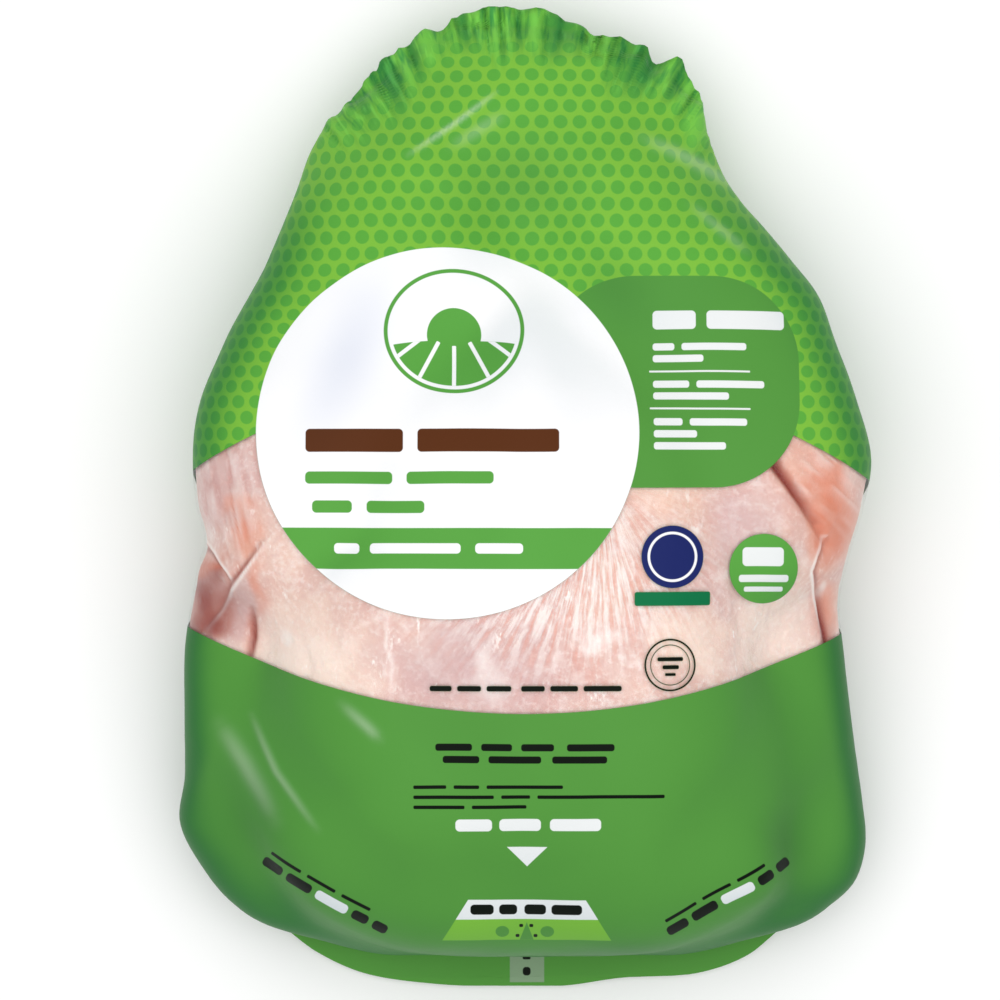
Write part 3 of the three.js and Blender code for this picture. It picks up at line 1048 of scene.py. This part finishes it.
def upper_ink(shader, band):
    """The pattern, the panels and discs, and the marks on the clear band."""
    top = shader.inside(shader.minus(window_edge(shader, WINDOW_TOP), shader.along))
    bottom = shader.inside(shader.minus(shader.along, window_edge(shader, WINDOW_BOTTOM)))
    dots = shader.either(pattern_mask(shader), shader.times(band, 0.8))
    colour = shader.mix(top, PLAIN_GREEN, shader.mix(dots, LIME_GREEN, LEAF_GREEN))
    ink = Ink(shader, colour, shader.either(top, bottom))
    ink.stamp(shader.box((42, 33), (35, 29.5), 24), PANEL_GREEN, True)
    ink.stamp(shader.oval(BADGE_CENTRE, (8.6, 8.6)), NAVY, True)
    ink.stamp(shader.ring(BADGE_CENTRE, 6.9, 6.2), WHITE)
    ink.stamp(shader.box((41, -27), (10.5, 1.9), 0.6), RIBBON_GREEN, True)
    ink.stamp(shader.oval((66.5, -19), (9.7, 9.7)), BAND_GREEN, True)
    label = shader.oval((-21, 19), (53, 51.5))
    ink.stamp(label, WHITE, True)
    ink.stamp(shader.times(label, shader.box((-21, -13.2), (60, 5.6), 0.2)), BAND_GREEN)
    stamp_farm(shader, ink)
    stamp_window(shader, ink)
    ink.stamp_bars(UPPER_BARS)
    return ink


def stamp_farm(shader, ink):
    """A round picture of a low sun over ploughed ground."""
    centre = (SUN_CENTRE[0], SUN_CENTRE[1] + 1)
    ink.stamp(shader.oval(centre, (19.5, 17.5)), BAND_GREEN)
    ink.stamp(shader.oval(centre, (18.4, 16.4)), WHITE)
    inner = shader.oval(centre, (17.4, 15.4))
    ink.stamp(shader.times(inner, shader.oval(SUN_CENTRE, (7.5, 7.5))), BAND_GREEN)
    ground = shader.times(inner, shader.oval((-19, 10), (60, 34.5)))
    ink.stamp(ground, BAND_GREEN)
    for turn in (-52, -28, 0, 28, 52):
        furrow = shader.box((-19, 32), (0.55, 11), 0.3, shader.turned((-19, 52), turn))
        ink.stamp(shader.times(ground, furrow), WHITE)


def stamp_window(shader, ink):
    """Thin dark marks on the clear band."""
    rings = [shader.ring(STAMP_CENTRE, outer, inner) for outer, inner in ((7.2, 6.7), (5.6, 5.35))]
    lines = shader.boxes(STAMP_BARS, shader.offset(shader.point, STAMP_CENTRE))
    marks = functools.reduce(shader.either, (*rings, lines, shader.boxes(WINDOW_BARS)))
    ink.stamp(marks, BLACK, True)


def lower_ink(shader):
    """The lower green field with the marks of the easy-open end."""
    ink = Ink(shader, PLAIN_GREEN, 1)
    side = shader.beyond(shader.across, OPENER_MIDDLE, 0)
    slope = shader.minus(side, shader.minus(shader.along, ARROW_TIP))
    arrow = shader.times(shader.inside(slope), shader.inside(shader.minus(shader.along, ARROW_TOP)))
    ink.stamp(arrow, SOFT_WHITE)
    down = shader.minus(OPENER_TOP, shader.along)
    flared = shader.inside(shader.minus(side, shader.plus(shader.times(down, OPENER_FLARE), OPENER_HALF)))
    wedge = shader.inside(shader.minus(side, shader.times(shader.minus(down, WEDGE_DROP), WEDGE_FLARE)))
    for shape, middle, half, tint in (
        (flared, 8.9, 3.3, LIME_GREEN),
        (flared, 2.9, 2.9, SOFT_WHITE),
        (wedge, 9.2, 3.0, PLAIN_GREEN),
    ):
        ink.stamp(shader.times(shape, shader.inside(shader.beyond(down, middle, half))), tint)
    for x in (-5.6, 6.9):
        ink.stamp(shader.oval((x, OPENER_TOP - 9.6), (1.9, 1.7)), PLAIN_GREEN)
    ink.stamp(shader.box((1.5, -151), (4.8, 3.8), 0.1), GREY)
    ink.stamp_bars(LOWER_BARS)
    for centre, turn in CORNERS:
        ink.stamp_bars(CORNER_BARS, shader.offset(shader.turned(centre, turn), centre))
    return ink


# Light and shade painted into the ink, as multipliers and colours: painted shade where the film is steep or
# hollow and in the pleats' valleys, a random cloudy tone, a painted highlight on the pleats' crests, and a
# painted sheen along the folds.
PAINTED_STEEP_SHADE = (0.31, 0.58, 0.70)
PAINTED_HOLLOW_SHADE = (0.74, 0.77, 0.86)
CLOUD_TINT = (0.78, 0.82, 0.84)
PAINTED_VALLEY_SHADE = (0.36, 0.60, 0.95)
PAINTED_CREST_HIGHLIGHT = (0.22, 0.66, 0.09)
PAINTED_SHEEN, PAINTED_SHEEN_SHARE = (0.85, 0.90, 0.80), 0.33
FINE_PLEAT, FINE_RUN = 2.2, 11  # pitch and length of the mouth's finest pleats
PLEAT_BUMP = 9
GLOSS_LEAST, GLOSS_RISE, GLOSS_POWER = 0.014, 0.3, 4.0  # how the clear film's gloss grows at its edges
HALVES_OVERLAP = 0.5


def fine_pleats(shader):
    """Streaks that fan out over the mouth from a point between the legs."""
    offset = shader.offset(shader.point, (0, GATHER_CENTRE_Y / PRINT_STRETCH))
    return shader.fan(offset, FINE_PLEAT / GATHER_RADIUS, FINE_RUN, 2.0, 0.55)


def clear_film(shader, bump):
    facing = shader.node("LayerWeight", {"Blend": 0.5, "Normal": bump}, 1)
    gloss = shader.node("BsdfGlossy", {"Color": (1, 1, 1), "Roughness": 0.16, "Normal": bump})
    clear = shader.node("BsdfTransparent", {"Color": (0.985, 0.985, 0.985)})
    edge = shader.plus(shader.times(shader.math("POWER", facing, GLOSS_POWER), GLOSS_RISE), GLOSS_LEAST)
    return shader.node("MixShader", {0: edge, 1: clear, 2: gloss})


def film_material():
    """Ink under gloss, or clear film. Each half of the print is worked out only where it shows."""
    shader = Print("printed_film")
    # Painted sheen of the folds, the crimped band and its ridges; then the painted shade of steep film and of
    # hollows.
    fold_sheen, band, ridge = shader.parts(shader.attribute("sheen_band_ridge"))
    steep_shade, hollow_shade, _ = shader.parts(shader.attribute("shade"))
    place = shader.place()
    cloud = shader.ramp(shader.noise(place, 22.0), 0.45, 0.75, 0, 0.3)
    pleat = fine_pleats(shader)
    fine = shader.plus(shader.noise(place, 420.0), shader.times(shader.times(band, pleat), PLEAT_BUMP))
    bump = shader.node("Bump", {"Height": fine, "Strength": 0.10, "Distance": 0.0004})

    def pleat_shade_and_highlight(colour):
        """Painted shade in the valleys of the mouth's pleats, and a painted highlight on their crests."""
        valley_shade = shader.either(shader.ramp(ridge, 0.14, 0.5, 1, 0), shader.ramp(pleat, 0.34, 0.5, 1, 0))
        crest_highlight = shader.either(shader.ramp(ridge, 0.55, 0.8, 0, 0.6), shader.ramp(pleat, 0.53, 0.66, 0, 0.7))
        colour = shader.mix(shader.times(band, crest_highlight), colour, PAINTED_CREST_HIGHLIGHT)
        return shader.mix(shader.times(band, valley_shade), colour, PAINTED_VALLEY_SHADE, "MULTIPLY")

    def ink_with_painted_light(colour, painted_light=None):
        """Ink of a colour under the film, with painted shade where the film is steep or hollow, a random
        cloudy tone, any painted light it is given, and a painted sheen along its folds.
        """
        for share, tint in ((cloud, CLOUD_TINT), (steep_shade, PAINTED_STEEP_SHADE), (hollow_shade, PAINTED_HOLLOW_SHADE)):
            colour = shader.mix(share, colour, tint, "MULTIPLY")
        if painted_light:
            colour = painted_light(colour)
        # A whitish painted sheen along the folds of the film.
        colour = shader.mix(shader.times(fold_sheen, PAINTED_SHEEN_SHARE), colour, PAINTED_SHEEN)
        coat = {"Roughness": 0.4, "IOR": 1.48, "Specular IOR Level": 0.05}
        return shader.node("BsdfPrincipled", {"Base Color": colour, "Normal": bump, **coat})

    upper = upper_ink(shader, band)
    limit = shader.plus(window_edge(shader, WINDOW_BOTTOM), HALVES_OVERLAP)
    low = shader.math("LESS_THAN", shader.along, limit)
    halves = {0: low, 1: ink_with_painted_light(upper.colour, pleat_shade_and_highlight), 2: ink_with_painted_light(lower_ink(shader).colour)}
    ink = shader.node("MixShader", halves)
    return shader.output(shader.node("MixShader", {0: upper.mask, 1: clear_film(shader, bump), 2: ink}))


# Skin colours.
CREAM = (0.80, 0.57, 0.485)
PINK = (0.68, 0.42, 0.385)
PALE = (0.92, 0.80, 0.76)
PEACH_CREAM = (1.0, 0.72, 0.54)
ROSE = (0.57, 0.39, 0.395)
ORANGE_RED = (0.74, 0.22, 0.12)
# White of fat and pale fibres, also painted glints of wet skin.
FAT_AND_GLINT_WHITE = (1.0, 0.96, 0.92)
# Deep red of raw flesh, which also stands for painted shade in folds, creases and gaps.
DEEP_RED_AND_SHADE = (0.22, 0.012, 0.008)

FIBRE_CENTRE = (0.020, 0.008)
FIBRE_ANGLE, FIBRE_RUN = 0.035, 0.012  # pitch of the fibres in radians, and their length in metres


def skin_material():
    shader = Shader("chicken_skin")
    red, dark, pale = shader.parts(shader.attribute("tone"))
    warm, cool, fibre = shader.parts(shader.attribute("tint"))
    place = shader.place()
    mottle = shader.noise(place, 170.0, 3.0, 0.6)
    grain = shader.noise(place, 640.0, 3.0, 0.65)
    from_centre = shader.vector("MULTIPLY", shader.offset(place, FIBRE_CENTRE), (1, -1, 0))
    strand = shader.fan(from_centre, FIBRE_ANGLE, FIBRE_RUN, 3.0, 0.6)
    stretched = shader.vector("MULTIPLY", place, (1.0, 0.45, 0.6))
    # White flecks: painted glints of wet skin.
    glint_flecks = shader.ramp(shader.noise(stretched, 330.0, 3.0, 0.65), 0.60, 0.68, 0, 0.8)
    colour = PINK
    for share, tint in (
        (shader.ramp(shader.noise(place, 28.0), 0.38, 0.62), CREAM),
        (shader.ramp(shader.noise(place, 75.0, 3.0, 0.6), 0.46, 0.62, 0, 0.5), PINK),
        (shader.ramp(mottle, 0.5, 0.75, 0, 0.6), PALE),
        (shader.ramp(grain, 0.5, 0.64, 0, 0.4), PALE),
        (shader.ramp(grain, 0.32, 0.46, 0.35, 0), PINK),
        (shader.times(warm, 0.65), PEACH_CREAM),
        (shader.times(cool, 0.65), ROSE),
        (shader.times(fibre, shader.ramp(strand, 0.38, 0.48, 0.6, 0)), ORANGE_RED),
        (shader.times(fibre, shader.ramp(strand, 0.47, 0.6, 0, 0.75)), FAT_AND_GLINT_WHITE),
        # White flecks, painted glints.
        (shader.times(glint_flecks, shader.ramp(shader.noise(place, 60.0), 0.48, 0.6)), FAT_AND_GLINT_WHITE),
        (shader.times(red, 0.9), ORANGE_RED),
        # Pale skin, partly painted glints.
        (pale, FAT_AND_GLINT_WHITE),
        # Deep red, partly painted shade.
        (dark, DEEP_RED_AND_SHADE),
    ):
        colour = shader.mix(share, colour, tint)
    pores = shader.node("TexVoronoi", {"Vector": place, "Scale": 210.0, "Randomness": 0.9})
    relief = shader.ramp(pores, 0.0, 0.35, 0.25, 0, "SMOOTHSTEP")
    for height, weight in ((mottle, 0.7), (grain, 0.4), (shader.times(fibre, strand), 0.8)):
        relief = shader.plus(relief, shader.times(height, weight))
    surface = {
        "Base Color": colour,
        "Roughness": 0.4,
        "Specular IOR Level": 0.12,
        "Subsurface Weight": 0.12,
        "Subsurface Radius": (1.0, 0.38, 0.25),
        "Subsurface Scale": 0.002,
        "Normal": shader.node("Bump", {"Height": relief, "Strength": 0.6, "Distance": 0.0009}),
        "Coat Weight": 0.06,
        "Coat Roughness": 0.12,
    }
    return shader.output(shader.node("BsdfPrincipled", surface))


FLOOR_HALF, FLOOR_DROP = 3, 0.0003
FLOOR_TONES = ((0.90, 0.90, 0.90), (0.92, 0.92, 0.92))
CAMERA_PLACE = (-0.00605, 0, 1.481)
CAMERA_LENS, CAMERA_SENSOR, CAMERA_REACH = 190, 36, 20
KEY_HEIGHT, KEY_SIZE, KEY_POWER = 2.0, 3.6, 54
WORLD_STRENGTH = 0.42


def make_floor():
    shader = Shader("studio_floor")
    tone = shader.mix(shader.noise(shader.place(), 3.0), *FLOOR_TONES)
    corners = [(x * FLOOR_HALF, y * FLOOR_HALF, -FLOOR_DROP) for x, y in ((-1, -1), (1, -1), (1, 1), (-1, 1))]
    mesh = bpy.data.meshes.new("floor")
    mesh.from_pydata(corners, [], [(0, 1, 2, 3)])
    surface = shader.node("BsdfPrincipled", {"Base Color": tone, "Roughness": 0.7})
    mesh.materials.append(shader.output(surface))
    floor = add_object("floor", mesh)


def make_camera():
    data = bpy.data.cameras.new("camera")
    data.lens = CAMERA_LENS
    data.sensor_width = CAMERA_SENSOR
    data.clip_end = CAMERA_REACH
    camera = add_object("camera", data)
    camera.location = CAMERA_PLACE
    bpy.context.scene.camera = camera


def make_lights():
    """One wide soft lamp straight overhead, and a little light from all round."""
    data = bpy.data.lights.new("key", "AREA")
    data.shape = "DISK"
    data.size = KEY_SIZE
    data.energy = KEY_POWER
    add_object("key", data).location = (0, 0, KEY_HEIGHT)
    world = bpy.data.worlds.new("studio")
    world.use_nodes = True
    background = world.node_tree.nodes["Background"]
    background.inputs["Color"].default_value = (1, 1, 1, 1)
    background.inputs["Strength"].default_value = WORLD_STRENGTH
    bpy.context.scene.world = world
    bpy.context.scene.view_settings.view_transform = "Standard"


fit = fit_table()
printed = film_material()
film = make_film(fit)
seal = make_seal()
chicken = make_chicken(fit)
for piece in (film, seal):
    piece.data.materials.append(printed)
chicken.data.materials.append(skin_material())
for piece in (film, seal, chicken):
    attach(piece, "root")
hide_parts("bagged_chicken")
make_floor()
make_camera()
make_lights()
+--
→ The task: Give the count of lines holding the word "scene" and nothing more.

→ The result: 4